I ran into a former colleague that used to be
interested in me. He asked me for a business card.
For a week, I talked to him on the phone but I did
tell him that I was involved. He asked was there
anyway we could try dating since we were never able
to before -- I told him no. The next day, he sent a
video saying how he felt. He blew kisses and said
that he wanted a chance with me. He also referenced
something that we discussed in a previous
conversation. My boyfriend saw the video and now he
is very angry. He feels that I lied to him because
he said that I did not tell him about the brief
conversations. He also asked me if the 'former
colleague' asked if I was sleeping with my
boyfriend. I was honest and told him that I did
reveal that out relationship at this point was
non-sexual.
Now, my boyfriend has not said ten words to me
in two weeks. He said that he was angry that I
would converse with someone else extensively and
also tell private details of our relationship. I
asked him if we were over and he said, "just
relax". I have called, crying and begging; I've
emailed, and text-messaged him. He won't respond.
He just says "relax" or "I'm busy" or "I'll talk to
you when I am ready", etc.
Help! Did I mess up? Am I losing him? Is he
overreacting? Are my persistent efforts proving to
him how much I love him or are they pushing him
away? I want what we had (and the potential of what
we were building) -- how can I get him back?
Thanks for helping,
Hello!
You've got a number of problems here - not just
with him not speaking to you!
Let me start by talking about your non-sexual
relationship. This always causes me GREAT concern.
So, what do you really have here? A very close
friendship - nothing more! Sex is an important part
of any HEALTHY relationship. I have deep concerns
with the real facts behind being together for 6
months and not being sexual beings. In other words,
you and he have just put that part of yourselves
aside. While you may hear (or even believe) that
"...sex isn't the most important part of a
relationship..." it's in the top three!
This is a severe issue made even more severe by
the fact that HE initiated it! Let me tell you how
men think: unlike you (as a woman) who uses sex to
create bonding, intimacy and closeness, men use sex
initially to determine IF THEY WANT TO create
bonding, intimacy and closeness! Do you see what's
going on here? He's actually preventing himself
from attaching to you by avoiding sex! To say this
isn't healthy is just a small part of the reality.
You have much bigger problems here than just being
horny.
Because of the fact that your relationship isn't
stable, he has no right to demand (or even to
expect) you to not be dating anyone else. He hasn't
"given himself" to you emotionally.

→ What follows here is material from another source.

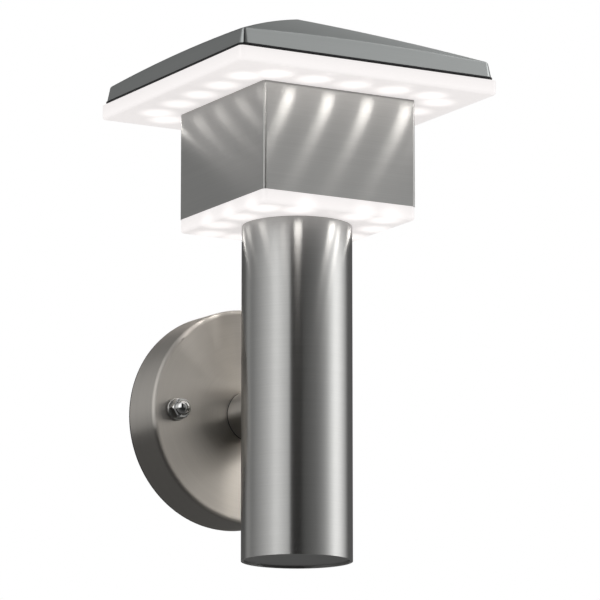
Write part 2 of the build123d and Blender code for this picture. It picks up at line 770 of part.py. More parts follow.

I don't care
what you think is going on, I'm telling you the
facts from a man's point of view - and trust me, I
talk to men every single day about these things.
This isn't just one man's opinion.
If he'd written to me instead of you, I'd have
given him this advice:
"Stop being a pussy and take some friggin'
responsibility for yourself and this
"relationship"! If you want something with her,
then make it happen. Otherwise, get the hell out of
the way and let her go find what she wants."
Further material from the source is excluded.